What awaits dissenting local governments, such as Pomerania?
What has already gained the name of "financial murder" on local governments is a common rule of the Law and Justice party. The dissenting local governments are in a special distress. Pomerania is a particularly elucidating example. Here, the Law and Justice party behaves like a colonizer on conquered territories. The center of power is the voivode, who spreads rumours such as that Kashubians are aiming to destroy the territorial integrity of the Polish state and was reluctant to help the victims of the storm in 2017.
The transport infrastructure of the region is suffering. For the current authorities, the S6 express route connecting Szczecin with the Tri-City ends in Słupsk, and the last section is to be implemented in the form of a public-private partnership, which means that it will be built later and more expensive.
In other areas, ministers Gliński and Sellin went after the icons of Pomeranian memory and culture - the Museum of World War II and the European Solidarity Centre.
Retaliation is therefore carried out in many ways, but in the long run, the greatest damage will be caused by the removal of the most important "control panels" from Pomerania: Energa and Lotos state-owned companies.
Energa was forced to rescue the Polish Mining Group and build a coal unit in Ostrołęka, which meant incurring a billion PLN loss for 2019 and the possibility of Orlen taking over in April 2020 for a fraction of the value from 2015. Swallowing Lotos by Orlen requires the conditional consent of the European Commission, and these conditions mean the loss of Lotos' long-term achievements, a decision deprived of any economic sense.
Let us add to this an equally nonsensical cross-cutting of the Vistula Spit without any hope of achieving any economic or military goals through this initiative, and we have a full overview of ideas for how to harm the unruly regions.
Good central government, evil local authorities
"A whole range of tasks are being transferred to the local governments without any financial resources... This is why I would like to appeal to the local governments to have the courage to oppose these measures and say that enough is enough" - Beata Szydło said in 2013, still as a member of the opposition.
Now the local authorities have the courage to say "enough" and they are billing the government for the heavy losses. But the government does not listen to the local governments, because it supposedly knows better how to make Poles happy by making all the decisions in Warsaw. For example, via the centrally-managed Local Government Roads Fund and the governmental Local Investment Fund.

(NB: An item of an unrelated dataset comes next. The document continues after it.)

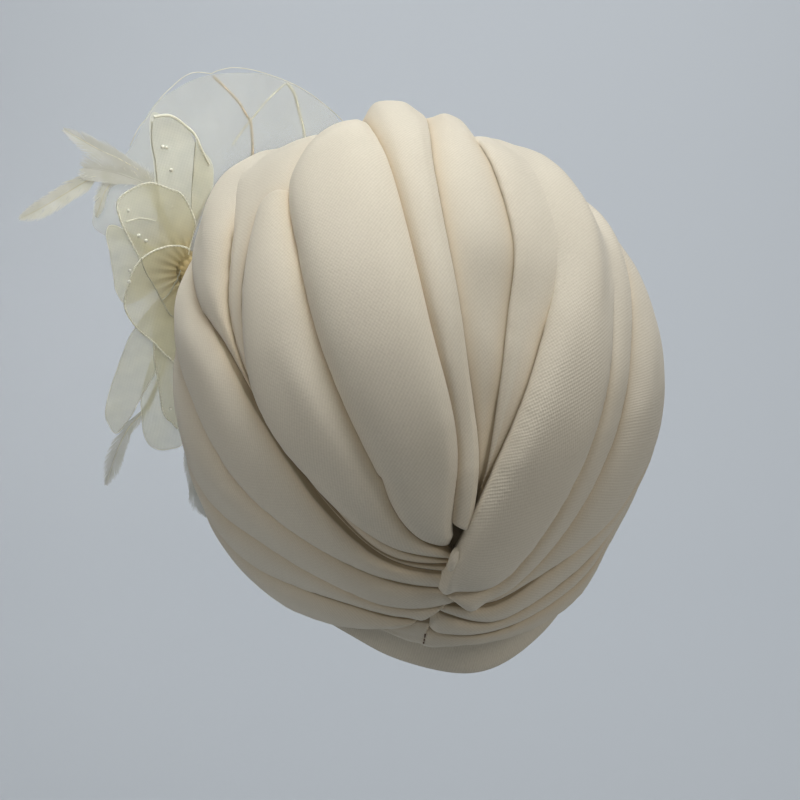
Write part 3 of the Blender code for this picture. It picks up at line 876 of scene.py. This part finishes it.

The latter doesn't even exist yet, but the government is already handing out electoral cheques that are supposedly equivalent to the money that the Fund will provide.
It is easy to predict the economic and political consequences of the anti-local government Law and Justice campaign. When looking for savings, local governments will have to make cuts in investments, especially pro-development investments. Also including those investments that they promised their citizens during their victorious campaign of 2018. In turn, this will make their voters disappointed, facilitating the final resolution of the issue of "dissenting" local government in Law and Justice favour. That is why the local government is now the bastion of Polish democracy.